▸ **Description of the task**: List all lines of the data that include the string "bodies".

** START Collected data **

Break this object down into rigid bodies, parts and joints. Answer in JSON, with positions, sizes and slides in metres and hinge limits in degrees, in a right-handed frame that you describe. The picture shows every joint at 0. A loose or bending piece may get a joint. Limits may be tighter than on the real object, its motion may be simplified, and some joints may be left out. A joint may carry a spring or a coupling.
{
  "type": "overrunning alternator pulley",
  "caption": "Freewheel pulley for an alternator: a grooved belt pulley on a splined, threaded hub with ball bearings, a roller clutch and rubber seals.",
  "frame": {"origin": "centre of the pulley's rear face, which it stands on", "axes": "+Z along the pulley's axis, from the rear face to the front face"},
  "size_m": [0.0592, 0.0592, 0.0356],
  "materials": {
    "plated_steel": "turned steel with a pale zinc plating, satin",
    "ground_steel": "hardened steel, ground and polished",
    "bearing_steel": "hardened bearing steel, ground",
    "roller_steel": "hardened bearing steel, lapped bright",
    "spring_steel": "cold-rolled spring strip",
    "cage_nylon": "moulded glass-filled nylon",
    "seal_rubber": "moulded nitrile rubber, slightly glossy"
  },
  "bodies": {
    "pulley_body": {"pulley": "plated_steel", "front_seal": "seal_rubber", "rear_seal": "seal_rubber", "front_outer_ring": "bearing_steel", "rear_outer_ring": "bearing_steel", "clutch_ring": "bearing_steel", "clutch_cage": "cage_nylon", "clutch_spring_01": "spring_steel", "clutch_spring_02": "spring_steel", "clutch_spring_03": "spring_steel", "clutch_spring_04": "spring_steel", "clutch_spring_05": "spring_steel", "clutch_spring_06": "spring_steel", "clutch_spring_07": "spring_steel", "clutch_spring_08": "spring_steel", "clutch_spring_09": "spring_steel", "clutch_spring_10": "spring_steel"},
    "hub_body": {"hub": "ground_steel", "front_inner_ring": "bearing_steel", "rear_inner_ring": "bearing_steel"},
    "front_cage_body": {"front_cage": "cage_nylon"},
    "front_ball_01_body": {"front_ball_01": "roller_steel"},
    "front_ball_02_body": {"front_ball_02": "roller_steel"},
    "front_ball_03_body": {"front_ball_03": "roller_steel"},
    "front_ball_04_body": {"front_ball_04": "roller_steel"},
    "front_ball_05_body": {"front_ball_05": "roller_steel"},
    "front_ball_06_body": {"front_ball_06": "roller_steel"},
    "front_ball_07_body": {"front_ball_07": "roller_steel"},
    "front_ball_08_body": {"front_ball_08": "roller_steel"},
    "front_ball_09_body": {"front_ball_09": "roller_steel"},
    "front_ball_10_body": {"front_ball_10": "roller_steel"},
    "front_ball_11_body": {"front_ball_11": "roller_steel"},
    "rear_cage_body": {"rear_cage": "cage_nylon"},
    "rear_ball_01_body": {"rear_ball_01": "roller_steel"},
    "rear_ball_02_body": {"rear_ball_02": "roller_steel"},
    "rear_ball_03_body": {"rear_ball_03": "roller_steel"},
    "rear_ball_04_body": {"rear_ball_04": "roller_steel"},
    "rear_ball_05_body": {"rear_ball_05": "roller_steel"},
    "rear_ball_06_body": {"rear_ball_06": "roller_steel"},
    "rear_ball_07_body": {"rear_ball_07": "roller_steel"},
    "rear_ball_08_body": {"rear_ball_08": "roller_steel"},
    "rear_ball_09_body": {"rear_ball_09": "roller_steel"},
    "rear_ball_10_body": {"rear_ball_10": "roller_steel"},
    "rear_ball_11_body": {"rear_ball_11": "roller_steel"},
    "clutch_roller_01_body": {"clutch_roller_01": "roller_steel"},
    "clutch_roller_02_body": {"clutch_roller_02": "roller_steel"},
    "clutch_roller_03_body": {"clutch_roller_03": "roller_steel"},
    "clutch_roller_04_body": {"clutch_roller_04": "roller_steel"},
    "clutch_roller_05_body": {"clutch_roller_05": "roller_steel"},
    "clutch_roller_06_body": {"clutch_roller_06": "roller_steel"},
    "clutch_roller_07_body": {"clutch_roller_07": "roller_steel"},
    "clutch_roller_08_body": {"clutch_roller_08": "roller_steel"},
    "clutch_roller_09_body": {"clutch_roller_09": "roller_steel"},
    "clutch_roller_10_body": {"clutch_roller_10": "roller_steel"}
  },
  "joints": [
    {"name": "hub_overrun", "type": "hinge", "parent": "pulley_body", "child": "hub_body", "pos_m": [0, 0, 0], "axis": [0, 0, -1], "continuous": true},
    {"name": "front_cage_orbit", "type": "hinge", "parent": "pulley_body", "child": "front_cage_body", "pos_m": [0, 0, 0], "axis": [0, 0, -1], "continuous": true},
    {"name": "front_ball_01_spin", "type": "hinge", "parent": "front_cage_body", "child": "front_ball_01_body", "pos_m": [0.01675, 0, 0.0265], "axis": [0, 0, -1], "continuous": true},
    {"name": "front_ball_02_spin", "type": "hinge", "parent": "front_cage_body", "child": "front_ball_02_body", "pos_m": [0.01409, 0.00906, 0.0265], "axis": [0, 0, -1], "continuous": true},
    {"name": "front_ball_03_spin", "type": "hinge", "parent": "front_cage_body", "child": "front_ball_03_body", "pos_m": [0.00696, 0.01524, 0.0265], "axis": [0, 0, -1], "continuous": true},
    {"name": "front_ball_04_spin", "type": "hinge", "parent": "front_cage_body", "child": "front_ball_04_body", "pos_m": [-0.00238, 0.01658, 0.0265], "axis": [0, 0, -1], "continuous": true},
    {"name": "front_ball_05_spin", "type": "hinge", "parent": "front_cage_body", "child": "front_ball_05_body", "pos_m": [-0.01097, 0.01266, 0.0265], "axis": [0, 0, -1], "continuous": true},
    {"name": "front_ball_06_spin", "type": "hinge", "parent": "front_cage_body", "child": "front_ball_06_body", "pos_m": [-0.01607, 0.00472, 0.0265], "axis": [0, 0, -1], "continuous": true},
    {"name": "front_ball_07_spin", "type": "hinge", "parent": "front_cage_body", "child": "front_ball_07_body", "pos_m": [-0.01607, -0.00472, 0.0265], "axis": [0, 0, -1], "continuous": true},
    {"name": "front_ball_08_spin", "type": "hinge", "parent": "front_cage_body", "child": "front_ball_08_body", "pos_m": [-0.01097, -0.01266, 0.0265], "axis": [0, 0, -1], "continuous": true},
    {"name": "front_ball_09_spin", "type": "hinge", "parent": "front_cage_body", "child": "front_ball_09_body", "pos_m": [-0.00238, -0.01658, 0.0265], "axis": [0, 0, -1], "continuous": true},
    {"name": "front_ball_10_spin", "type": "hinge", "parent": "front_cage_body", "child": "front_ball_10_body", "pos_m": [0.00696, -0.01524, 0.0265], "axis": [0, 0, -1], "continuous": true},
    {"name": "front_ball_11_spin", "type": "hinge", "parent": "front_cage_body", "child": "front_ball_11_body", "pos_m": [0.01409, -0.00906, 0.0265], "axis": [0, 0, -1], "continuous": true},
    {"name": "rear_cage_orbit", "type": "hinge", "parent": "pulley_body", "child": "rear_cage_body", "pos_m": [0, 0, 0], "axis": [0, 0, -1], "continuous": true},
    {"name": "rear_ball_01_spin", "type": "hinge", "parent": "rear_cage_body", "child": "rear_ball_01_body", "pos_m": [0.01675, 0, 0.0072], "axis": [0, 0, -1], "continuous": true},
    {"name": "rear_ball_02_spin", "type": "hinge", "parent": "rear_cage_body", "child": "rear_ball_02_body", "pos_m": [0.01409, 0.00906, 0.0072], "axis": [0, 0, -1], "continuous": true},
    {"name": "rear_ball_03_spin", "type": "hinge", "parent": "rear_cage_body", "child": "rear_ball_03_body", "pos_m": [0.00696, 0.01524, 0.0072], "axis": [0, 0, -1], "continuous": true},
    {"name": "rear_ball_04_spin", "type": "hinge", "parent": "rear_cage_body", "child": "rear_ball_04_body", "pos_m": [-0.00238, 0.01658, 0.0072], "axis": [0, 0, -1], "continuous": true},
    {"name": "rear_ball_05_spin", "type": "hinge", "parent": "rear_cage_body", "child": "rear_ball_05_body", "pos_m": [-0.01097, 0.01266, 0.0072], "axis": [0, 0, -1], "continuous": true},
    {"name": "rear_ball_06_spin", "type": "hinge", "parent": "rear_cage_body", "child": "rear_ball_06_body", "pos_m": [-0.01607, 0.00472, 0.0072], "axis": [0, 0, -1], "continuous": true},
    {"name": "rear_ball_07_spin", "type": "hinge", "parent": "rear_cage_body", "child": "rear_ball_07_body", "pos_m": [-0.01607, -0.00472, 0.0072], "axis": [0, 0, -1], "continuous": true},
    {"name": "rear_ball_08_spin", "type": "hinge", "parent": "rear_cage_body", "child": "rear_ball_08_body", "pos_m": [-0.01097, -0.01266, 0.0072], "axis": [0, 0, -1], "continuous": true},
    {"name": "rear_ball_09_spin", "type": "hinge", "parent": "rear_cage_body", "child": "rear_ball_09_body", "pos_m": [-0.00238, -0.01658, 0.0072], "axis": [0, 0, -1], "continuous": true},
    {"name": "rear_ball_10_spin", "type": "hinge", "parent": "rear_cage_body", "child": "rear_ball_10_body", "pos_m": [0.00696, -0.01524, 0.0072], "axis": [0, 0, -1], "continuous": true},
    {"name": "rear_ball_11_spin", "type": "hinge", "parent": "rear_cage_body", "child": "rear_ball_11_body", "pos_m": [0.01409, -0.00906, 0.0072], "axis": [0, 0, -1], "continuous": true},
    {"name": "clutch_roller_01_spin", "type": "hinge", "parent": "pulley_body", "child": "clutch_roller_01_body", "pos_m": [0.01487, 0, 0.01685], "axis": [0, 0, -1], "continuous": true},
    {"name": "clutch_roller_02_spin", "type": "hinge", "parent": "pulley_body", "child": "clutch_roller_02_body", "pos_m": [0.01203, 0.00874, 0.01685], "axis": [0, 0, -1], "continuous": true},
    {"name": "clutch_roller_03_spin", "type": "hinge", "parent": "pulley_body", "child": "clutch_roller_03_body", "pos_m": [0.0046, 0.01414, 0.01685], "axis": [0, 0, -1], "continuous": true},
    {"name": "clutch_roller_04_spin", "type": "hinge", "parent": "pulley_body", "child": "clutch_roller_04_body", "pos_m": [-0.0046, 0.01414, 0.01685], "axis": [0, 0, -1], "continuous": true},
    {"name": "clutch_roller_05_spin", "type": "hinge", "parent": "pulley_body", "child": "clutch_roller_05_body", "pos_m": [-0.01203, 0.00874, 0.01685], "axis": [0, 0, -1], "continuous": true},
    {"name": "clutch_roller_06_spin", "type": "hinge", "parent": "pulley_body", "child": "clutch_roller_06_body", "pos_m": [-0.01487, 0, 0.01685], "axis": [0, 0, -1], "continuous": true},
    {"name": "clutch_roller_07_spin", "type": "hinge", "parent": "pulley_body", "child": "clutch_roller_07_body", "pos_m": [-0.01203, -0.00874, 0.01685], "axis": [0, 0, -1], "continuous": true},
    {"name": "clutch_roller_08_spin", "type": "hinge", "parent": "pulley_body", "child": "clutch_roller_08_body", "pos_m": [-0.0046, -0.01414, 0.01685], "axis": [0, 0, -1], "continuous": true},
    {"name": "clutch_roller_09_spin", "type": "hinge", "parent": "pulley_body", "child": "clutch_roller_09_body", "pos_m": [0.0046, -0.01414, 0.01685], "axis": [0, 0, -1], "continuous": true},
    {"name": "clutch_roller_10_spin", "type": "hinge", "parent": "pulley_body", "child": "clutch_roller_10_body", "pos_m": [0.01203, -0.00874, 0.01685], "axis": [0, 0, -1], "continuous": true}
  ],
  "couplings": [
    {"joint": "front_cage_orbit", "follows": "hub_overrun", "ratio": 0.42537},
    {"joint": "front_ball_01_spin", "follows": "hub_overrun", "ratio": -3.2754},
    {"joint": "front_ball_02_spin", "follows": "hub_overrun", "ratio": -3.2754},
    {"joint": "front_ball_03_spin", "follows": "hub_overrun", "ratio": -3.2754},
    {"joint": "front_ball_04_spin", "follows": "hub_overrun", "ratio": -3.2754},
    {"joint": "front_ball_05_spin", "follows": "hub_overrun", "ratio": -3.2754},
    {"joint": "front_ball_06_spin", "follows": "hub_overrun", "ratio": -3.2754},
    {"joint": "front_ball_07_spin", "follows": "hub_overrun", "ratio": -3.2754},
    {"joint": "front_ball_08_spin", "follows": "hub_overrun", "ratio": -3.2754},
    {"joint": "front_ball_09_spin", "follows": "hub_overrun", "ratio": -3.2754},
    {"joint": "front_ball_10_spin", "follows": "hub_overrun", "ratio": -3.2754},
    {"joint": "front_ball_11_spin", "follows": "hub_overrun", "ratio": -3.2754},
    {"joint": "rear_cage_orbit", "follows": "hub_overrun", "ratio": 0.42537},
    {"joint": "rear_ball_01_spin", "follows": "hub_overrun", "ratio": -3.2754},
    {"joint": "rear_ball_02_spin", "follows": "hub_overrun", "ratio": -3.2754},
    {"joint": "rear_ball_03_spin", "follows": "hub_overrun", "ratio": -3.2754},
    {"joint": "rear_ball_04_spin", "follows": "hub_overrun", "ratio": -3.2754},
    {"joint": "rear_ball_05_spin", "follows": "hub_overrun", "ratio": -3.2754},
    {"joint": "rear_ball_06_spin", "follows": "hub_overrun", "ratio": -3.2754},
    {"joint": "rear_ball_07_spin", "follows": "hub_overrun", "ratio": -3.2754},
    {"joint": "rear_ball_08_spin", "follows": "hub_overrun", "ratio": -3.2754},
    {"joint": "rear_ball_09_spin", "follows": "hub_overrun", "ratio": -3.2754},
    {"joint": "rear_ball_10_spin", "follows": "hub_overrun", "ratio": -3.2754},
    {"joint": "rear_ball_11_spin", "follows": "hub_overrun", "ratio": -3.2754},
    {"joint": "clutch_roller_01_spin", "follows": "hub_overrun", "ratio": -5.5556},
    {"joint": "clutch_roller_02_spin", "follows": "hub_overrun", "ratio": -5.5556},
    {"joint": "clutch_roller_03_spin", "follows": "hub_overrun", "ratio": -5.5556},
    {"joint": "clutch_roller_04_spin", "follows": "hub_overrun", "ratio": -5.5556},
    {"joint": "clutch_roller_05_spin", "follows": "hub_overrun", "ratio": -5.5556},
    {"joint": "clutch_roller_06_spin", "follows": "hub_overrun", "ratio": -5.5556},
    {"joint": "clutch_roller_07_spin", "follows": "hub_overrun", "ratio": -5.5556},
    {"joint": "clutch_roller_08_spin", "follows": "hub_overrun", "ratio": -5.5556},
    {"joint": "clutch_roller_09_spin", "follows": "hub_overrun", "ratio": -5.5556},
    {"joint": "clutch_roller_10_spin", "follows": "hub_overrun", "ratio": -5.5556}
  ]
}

** END Collected data **

▸ **Response to the exercise**:
Break this object down into rigid bodies, parts and joints. Answer in JSON, with positions, sizes and slides in metres and hinge limits in degrees, in a right-handed frame that you describe. The picture shows every joint at 0. A loose or bending piece may get a joint. Limits may be tighter than on the real object, its motion may be simplified, and some joints may be left out. A joint may carry a spring or a coupling.
  "bodies": {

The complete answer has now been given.